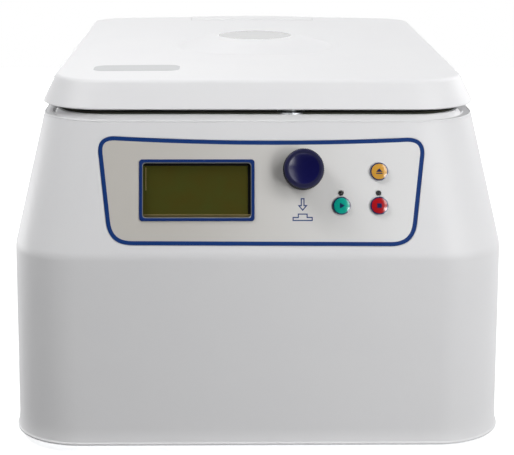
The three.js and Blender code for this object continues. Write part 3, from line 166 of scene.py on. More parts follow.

---

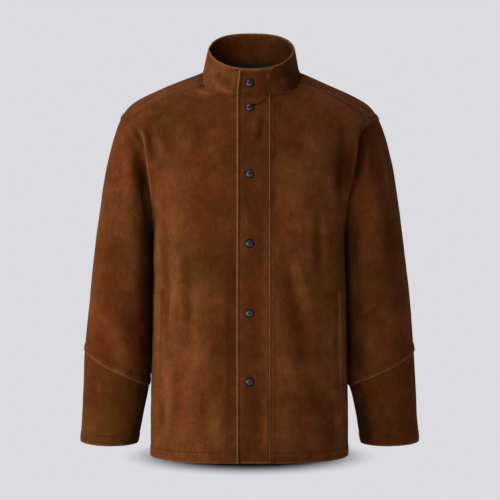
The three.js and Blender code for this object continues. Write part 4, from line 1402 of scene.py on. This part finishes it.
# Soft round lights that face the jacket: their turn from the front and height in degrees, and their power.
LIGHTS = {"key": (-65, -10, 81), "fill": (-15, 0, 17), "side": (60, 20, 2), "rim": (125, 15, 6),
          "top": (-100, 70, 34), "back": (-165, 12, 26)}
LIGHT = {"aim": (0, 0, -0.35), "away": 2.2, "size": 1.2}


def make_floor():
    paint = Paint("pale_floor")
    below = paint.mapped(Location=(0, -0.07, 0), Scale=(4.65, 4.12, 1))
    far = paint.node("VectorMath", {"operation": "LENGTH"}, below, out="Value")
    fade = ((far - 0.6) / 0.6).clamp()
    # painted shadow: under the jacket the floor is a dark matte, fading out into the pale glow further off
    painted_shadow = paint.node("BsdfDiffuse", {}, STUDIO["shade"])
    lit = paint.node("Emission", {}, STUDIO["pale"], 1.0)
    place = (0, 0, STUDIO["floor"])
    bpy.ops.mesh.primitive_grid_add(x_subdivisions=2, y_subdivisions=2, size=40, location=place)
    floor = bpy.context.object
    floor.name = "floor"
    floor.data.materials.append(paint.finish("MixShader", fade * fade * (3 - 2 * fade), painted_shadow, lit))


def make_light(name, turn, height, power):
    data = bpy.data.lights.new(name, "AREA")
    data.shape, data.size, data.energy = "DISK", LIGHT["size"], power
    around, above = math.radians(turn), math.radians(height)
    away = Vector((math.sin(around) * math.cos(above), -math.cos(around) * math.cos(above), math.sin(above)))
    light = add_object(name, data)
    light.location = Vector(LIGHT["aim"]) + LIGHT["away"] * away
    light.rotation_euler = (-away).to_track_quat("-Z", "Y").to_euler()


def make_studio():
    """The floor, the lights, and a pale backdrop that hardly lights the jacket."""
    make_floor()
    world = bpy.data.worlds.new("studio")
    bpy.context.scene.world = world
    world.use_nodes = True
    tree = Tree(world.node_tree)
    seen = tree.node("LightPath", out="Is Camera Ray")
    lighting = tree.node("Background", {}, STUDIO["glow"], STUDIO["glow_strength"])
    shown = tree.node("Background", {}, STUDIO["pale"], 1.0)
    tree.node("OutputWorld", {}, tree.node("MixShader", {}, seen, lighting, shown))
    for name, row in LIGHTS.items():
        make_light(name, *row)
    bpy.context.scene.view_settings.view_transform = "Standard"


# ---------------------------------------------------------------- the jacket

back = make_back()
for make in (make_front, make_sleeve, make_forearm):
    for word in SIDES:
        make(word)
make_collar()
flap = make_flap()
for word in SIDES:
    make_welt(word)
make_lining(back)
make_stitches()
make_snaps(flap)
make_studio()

### WORK TO COMPLETE
How many lines of the listing above include the word "Write"? Reply with the number alone.

### ANSWER TO THIS PROBLEM
2